Kass caught up with former Sen. Fitzgerald to get his reaction to the indictment. "The Cellini indictment is obviously significant," the former senator told [Kass] Thursday in a phone interview from Virginia. "I've fought him for my entire career. And for nearly 40 years, Cellini has been calling the shots from behind the scenes in Springfield. He's gotten very rich off the taxpayers. Very rich." As Kass notes, though, it is much too soon to celebrate. Ironically, the presidential candidate promising change has every reason to shut down the investigations of Fitzgerald just as he's really on a roll. "There is no story more important to the people of Chicago and of Illinois than the future of Fitzgerald, who has systematically hunted down the corruption," Kass writes. An FBI agents tell Kass, "If we lose [Fitzgerald], we lose everything."

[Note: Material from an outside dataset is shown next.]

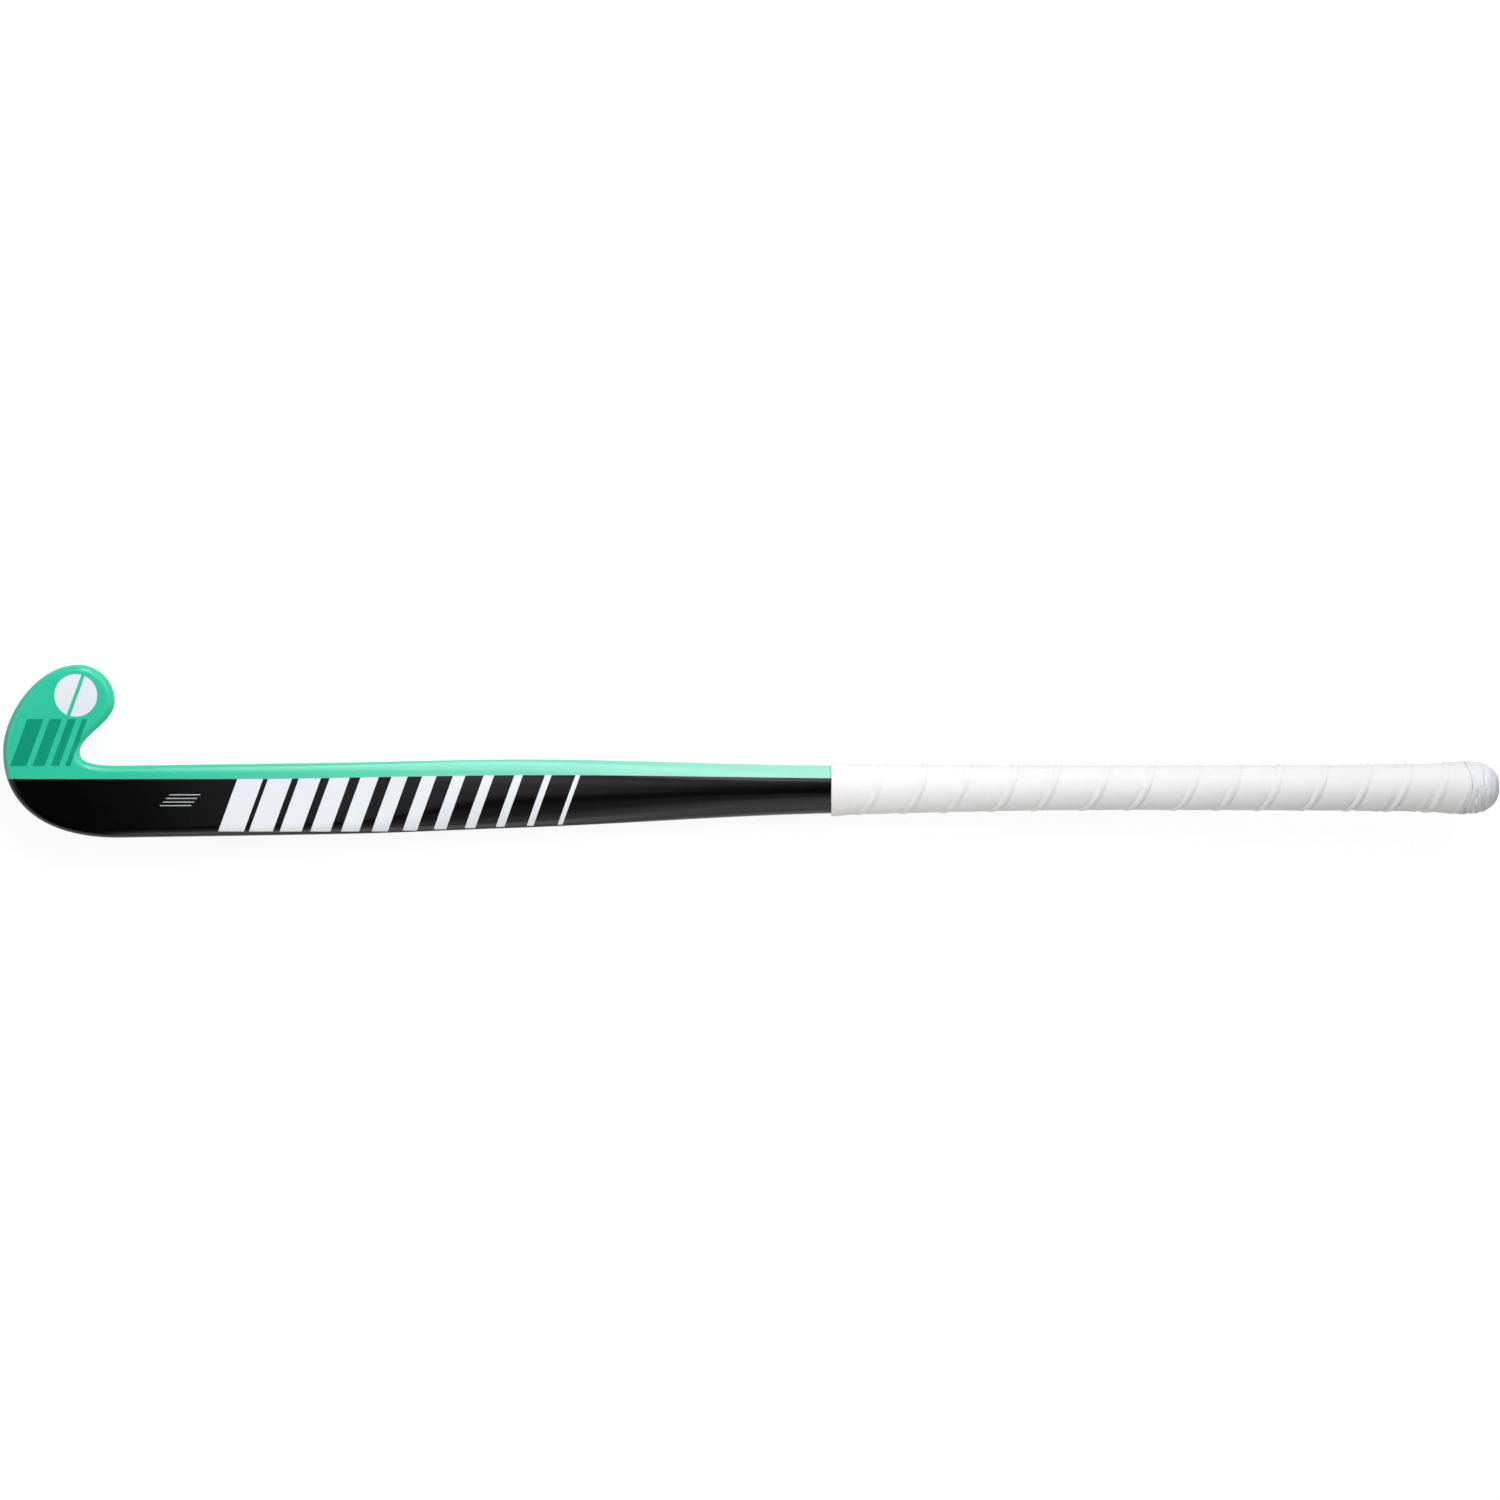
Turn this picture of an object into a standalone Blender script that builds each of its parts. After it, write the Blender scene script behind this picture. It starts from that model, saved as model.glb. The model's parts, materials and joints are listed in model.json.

If Obama is elected president on Tuesday, there is no doubt in my mind that Peter Fitzgerald's dream of ending the corrupt Combine that runs Illinois politics at the hands of Patrick Fitzgerald will come to a crashing halt. Obama's good pal Tony Rezko is facing many years in prison for his corruption crimes. Sen. Obama has benefited personally from Rezko's actions, some of which were likely illegal. The last thing Obama will allow is Rezko spilling the beans on him. If you believe Chicago press reports, this is already happening with respect to Gov. Blagoyevich. Rezko complained months ago in a letter to the federal judge who presided over his trial that Fitzgerald's office was trying to get him to tell bad things about both Blagoyevich and Obama. And Blagoyevich is the first to remind reporters that Obama's ties to Rezko are just as significant as his.

So we have the tale of two Illinois senators. One who talked the talk and walked the walk. He has the battle scars to prove it. The other prances along, always trying to look his best, but always pleasing the only folks who really count--the corrupt political insiders who line their own pockets at your expense. And which of these two Illinois senators really represents change? I'll give you a hint. It's not the one on an election ballot this year.